STORED DATA:
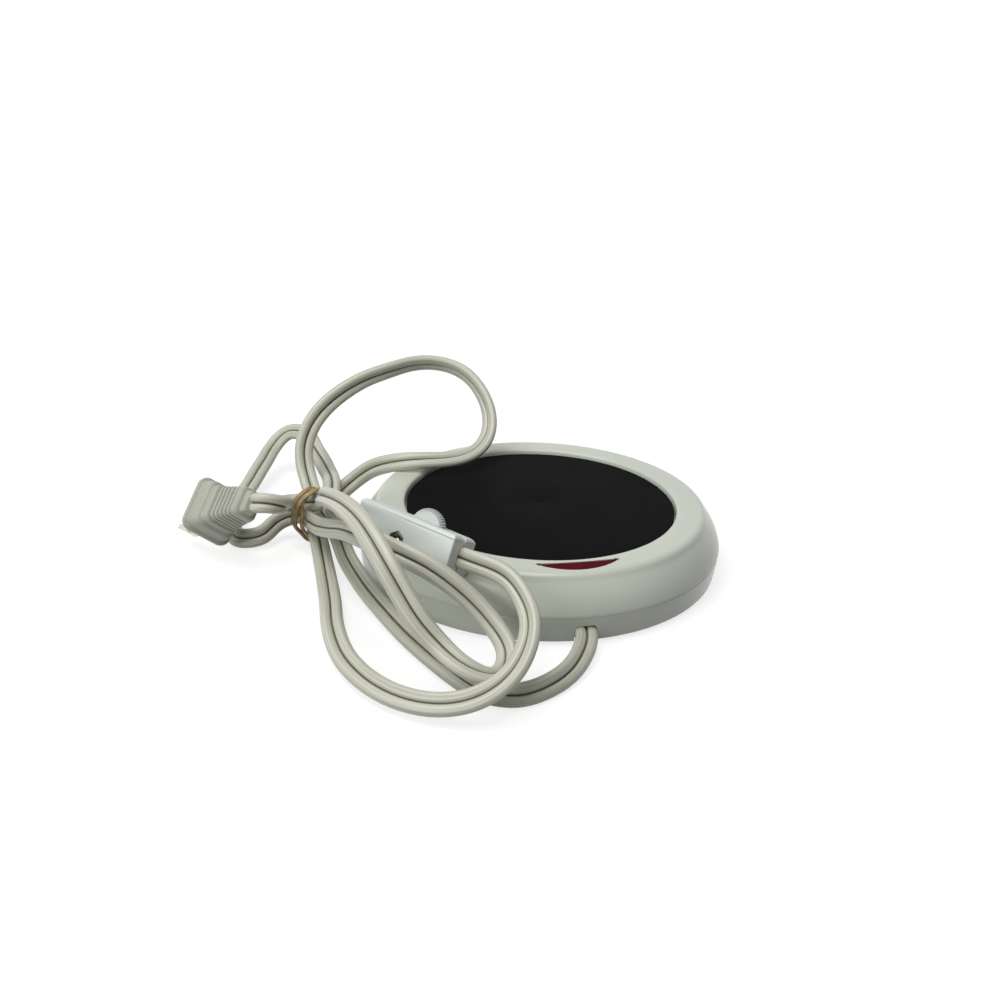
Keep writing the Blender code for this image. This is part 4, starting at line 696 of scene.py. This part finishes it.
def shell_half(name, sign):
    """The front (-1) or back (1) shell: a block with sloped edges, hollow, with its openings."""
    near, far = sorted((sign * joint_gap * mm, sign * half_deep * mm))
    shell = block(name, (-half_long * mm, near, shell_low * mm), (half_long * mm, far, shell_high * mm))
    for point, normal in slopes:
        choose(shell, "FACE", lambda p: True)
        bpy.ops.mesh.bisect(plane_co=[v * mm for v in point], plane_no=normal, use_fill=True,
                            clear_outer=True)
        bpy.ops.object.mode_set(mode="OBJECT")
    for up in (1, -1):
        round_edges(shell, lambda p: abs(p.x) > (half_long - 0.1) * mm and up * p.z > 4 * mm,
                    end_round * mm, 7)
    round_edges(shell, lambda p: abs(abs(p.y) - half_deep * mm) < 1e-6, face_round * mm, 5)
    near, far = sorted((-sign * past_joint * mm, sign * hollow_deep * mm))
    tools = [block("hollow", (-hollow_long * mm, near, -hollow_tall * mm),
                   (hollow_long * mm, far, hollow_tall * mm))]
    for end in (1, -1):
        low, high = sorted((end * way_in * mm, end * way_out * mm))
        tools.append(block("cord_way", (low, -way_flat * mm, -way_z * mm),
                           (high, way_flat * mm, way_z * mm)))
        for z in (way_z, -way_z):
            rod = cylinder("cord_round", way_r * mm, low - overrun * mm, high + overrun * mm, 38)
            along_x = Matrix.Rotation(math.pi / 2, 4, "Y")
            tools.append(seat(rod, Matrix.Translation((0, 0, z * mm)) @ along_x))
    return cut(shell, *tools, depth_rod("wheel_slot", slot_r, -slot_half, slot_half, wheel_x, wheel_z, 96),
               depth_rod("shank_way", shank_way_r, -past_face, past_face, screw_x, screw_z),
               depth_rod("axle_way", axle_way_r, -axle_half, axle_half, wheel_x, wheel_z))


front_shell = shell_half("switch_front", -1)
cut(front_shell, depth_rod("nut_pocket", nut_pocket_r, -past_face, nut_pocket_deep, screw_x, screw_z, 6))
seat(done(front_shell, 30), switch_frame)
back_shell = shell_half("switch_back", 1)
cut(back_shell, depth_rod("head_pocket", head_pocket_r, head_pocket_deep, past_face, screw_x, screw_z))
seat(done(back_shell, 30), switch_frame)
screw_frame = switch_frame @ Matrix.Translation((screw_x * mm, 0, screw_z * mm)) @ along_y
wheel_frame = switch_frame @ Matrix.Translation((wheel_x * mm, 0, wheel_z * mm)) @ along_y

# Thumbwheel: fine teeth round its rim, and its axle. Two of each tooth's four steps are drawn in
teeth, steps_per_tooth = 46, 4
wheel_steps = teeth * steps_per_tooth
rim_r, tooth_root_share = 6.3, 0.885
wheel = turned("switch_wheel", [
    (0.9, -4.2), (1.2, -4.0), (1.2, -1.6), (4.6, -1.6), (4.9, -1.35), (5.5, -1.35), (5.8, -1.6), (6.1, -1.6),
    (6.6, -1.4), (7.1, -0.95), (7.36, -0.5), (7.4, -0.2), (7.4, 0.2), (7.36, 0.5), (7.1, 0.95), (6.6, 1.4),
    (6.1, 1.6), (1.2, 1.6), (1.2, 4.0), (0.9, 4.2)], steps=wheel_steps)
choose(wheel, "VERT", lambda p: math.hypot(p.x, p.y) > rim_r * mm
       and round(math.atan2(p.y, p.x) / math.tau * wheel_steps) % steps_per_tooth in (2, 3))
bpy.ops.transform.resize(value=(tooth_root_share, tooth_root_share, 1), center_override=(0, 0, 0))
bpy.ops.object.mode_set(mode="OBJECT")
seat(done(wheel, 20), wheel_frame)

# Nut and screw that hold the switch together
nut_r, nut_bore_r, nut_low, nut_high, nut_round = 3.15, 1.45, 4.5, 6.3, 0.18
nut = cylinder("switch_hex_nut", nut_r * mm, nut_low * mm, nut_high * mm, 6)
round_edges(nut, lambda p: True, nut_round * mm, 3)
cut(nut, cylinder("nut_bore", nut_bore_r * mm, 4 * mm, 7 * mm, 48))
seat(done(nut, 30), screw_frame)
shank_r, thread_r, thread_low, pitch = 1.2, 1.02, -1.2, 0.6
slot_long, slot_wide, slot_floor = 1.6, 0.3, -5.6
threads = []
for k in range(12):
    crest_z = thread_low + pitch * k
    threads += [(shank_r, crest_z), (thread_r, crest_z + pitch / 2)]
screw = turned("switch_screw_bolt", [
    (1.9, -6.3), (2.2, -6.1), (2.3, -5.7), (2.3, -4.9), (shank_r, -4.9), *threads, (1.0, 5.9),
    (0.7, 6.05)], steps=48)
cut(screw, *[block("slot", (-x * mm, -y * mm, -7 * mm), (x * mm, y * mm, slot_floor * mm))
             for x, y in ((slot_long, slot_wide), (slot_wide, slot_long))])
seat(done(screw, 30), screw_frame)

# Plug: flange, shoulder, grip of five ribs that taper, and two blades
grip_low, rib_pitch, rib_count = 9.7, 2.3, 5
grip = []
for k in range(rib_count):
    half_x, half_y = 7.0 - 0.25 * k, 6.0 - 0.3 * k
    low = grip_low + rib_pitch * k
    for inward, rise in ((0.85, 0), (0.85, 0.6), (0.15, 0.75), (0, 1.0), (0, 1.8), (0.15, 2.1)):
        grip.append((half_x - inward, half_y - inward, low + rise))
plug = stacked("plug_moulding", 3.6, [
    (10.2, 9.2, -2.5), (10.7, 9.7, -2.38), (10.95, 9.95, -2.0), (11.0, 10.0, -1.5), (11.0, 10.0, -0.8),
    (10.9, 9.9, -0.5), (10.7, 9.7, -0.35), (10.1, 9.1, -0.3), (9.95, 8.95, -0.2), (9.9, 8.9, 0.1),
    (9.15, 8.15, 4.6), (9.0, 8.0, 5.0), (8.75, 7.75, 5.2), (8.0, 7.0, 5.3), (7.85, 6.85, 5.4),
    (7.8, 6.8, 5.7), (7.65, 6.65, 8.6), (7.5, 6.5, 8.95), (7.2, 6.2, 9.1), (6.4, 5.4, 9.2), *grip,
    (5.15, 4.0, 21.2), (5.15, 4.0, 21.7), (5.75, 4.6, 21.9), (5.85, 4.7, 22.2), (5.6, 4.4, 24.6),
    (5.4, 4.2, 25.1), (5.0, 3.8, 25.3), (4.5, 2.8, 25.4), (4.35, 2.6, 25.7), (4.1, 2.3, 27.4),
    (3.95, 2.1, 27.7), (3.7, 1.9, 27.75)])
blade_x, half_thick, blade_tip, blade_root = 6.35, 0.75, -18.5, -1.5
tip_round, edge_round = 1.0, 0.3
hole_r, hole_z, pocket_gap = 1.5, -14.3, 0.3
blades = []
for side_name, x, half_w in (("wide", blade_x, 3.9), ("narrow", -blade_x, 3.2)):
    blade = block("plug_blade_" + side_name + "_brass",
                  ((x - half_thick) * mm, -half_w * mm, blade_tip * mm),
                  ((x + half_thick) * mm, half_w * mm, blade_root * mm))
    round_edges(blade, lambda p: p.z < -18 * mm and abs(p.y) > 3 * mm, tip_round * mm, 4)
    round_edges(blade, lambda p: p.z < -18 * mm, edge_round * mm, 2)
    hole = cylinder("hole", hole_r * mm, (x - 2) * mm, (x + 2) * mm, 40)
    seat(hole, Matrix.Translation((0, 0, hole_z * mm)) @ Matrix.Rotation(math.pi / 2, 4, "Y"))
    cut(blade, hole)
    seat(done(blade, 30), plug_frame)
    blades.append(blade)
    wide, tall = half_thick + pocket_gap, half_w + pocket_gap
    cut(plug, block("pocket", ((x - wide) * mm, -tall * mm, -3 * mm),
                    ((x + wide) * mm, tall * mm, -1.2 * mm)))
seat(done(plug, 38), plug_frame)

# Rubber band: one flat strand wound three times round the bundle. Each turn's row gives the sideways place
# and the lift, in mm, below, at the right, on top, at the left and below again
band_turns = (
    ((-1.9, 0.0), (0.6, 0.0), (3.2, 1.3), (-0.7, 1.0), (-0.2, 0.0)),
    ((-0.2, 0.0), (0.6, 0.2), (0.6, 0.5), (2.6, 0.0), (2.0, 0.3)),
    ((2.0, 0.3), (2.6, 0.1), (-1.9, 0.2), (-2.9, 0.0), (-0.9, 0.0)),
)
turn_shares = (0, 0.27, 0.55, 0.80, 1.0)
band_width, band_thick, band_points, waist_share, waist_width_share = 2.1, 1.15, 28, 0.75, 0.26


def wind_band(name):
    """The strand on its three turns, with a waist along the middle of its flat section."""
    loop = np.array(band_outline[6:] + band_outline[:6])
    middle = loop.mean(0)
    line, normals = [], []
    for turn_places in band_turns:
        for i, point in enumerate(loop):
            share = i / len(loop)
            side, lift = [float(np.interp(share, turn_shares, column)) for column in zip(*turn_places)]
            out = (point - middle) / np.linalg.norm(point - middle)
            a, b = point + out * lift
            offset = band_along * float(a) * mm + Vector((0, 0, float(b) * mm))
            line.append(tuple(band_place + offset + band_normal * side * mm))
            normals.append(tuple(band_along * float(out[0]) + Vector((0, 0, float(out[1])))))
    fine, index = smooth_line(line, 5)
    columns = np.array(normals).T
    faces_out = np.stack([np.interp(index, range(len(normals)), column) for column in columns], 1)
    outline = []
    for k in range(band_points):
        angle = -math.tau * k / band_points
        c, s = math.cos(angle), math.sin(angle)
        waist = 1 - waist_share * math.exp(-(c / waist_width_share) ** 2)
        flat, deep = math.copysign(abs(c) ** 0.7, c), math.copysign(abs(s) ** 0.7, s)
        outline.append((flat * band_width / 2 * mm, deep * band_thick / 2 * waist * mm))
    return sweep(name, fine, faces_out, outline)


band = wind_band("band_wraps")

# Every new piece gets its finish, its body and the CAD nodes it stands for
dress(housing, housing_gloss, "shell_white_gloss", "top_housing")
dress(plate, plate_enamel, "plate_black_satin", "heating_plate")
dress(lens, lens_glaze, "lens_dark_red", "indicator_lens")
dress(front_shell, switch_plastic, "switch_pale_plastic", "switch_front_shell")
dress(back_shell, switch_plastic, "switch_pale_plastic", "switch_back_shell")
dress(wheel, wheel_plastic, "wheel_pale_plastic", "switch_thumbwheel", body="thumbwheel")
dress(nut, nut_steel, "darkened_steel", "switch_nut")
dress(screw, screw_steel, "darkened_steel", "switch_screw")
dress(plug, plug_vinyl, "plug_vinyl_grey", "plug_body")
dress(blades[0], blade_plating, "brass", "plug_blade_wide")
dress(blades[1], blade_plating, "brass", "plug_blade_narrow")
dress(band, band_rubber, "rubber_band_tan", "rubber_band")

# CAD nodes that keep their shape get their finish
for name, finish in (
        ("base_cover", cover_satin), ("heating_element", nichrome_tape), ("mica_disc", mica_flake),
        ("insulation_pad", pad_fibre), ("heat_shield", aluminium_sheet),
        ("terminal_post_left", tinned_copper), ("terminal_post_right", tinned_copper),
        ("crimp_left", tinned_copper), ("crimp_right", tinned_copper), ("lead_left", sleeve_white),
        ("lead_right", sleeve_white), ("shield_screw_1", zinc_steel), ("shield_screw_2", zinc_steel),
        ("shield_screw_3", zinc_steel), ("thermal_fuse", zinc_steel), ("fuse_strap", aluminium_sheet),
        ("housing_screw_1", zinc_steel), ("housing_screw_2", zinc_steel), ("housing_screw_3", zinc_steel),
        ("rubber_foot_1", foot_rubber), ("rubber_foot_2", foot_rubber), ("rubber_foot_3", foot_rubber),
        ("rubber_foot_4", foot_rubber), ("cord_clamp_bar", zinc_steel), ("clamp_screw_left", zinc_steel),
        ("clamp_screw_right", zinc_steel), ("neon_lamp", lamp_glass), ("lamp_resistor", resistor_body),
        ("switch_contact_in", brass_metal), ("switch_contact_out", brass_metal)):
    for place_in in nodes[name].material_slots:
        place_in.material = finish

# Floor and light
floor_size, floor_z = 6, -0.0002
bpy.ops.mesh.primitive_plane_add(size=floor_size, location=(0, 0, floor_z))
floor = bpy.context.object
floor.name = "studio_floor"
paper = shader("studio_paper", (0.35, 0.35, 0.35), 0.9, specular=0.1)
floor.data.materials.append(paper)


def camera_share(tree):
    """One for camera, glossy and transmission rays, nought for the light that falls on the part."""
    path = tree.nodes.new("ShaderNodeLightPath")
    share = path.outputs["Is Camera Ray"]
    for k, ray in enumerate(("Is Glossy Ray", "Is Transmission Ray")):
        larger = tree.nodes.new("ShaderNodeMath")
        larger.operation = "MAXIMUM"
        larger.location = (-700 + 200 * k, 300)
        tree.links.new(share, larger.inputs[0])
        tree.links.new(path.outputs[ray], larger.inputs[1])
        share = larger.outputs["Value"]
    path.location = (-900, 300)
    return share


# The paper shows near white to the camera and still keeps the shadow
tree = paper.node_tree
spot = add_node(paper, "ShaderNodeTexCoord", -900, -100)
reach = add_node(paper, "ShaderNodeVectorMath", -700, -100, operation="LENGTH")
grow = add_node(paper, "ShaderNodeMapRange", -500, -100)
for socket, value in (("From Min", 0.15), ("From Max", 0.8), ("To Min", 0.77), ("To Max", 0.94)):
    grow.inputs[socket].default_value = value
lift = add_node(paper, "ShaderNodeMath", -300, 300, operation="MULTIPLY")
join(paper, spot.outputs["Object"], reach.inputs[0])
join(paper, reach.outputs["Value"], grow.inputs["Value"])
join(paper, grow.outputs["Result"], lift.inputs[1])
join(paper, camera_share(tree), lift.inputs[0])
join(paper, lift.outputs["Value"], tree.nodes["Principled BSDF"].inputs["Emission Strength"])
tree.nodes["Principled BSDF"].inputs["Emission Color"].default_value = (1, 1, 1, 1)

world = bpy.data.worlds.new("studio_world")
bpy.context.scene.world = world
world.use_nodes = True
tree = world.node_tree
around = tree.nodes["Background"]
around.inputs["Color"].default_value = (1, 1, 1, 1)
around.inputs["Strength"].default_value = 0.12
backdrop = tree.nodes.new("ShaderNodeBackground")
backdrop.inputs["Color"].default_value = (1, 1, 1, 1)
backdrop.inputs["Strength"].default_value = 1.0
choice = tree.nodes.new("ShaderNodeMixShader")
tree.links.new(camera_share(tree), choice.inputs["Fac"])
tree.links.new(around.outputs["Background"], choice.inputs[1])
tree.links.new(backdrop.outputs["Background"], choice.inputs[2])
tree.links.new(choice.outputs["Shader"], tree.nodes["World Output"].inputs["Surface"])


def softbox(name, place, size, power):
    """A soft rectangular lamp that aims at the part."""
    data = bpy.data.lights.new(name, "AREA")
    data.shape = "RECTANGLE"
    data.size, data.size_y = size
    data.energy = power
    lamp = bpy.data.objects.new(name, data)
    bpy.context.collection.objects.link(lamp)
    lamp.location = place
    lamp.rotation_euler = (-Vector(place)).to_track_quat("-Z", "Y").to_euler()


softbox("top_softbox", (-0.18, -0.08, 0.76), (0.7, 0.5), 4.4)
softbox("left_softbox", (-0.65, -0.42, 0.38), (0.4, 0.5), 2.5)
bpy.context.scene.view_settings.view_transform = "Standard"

PROBLEM DESCRIPTION: Return each line that includes "scene".

EXERCISE RESULT:
Keep writing the Blender code for this image. This is part 4, starting at line 696 of scene.py. This part finishes it.
bpy.context.scene.world = world
bpy.context.scene.view_settings.view_transform = "Standard"